The Emerging Voice...of the Exhibition Designer
Directed byPatrick Lee Lucas , pp. 77
Of the little writing available today authored by exhibition designers, most consists of manual-like instructions or pretty-picture compendia, though often interesting and even inspiring, not nearly enough to represent their field as a relevant, necessary profession. Turning to data drawn from exhibition designers' personal experiences as well as their words deeply imbedded within a widely read museum publication, in this thesis I mined and shared exhibition designers' voices as they relate to the exhibition development process and the broader professional museum culture. Specifically, I studied the imagery and text published from 1970 through 2009 in Museum (formerly Museum News), the American Association of Museums' journal that has covered the museum community's trends and issues for more than eighty-five years. I also interviewed a purposeful sample of five exhibition professionals with varied backgrounds and current foci, and, thirdly, I analyzed data collected from my own participant observations as an intern in the 3-D Exhibition Design Department at the Field Museum of Natural History.
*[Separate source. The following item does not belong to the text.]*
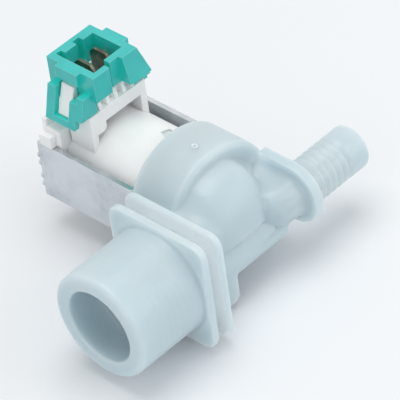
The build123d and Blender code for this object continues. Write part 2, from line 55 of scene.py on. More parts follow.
# sRGB hex to the linear colour that a socket takes
def linear(hexCode):
    shares = [int(hexCode[i:i + 2], 16) / 255 for i in (0, 2, 4)]
    return [s / 12.92 if s <= 0.04045 else ((s + 0.055) / 1.055) ** 2.4 for s in shares] + [1.0]


# adds one node with its settings, and its inputs as values or as another node's output
def addNode(tree, kind, settings=None, inputs=None):
    node = tree.nodes.new(kind)
    for name, value in (settings or {}).items():
        setattr(node, name, value)
    for name, value in (inputs or {}).items():
        if isinstance(value, bpy.types.NodeSocket):
            tree.links.new(value, node.inputs[name])
        else:
            node.inputs[name].default_value = value
    return node


# an empty material, its node tree and its output
def newMaterial(name):
    material = bpy.data.materials.new(name)
    material.use_nodes = True
    material.node_tree.nodes.clear()
    output = addNode(material.node_tree, "ShaderNodeOutputMaterial")
    return material, material.node_tree, output


# the camera stands where the photograph was taken
cameraSet = {
    "place": (-0.37201145, -0.43424142, 0.49966294),
    "right": (0.67712713, -0.72741887, -0.11117842),
    "up": (0.53101798, 0.37842736, 0.75816399),
    "back": (-0.50942984, -0.57241115, 0.64251593),
    "lens": 315.0,
    "sensor": 36.0,
    "clip": (0.01, 20.0),
}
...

Critically silenced, often neutralized and sometimes ignored in the past, my research finds that exhibition designers have emerged at the crossroads rather than the margins of exhibit development. They have evolved their field and in terms of what museums and audiences expect of them, but designers continue to struggle to have their voices and roles considered "scholarly" equal to other museum professionals. This project intends to contribute, if even in a small way, to understanding the place of exhibition design in museums of the past forty years and the fluctuating present, as well as lays groundwork for future investigations.